St Clement's rides again
A RIGHT rollicking evening it was at St Clement's this week as Cape poet Geoffrey Haresnape read from his new collection, Where the Wind Wills (Echoing Green Press). Haresnape's poetry has a delightful quirkiness and wit. It's even better in a public reading.
Being close to the centenary, he read two poems on the sinking of the Titanic. One brings us the last moments of the bass violin player in the ship's band. The other describes a caged animal in the hold, named Nanook, being transferred to the New York zoo. He escapes after the impact and swims away.
He hauled out on a growler's shelf
To shelter in its lea:
Titanic sank before his eyes,
The ship that set him free ...
Yes, Nanook was a polar bear. Again the quirky twist. And Haresnape's account in rhyming couplets of the career of our own poet, Roy Campbell, was an absolute hoot.
At Oxford he embraced the bottle
(At first a little, then a lottle)
Haresnape also read a couple of poems that were a little, er, naughty. The screeching of the ladies in response was absolutely frightful.
Rugby soiree
AND NEXT Monday the St Clement's get-together will be devoted believe it or not - to rugby. Compere Pieter Scholtz will read a piece on rugby which he describes as "mainly smutty and lavatorial" (with a title which, I'm afraid, cannot be used in a respectable family newspaper).
Pieter hopes to attract current and past players, to add to the atmosphere. I'm not so sure about that. Rugby players are notoriously puritanical and likely to be offended by smut. But on with the show!
St Clements is next to St Thomas's Church in Musgrave Road. Monday's gathering starts early at 6pm I think because rugby personality Brian van Zyl has agreed to recite Eskimo Nell, which is a very long poem indeed.
Two views
THERE are two ways of looking at mercenaries. One is to consider them cutthroat, freebooting near-criminals, possessed of a bloodlust coupled with an eagerness to loot and plunder. The other is to see them as a stabilising force in parts of the world that are convulsed by violence; where elected governments have slender control; where international peacekeeping is a failure; and where civilian populations are otherwise at the mercy of rapacious warlords.

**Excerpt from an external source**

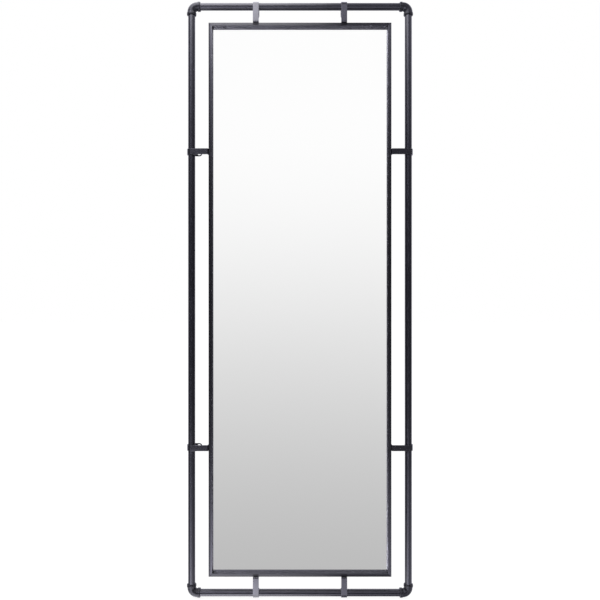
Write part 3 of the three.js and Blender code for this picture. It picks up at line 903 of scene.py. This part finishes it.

My old colleague Al Venter, who stomped about some of the same parts of Africa as myself in days of yore, inclines to the latter viewpoint. He's been in South Africa in recent days (he lives in England) to launch the local edition of his new book, Gunship Ace (Protea), which is the mostly hair-raising life story of Neall Ellis, a South African helicopter pilot who has flown as a mercenary in various theatres in Africa, as well as in Iraq and Afghanistan.
At one stage Ellis and his crew of a Mig helicopter gunship were all that stopped Freetown (capital of Sierra Leone) being overrun by murderous rebels led by one Foday Kallay. They held them off just long enough for British special forces to move in and defeat the insurgency.
As Kallay's crowd had the habit of cutting pieces off captured enemies, roasting them then eating them while the victims watched, the people of Freetown also incline to the second viewpoint. Ellis is feted whenever he goes there.
Britain's chief of defence staff, General Sir David Richards, also inclines to that view. He wrote to Al: "Neall Ellis is a great man; I and everyone in Sierra Leone owe him very much."
Actually I met Ellis at a braai last year. He's a quiet, unassuming fellow, a listener rather than a talker. (No enemies were on the braai grid).
Nuptials ahead
IAN GIBSON, poet laureate of Hillcrest, pens a few lines on the impending nuptials of President JZ.
The President is taking a fourth wife,
For most, one is enough in this life;
But I suppose monogamy
Could lead to monotony,
And bring about connubial strife.
Tailpiece
THE TRANSCRIPT follows of a radio conversation off the coast of Germany.
"SOS! SOS! We are sinking! SOS! SOS! We are sinking!"
"Zis iss ze German coastguard service. Vot iss you sinking about?"
Last word
Skiing consists of wearing $3 000 worth of clothes and equipment and driving 200 miles in the snow in order to stand around at a bar and drink.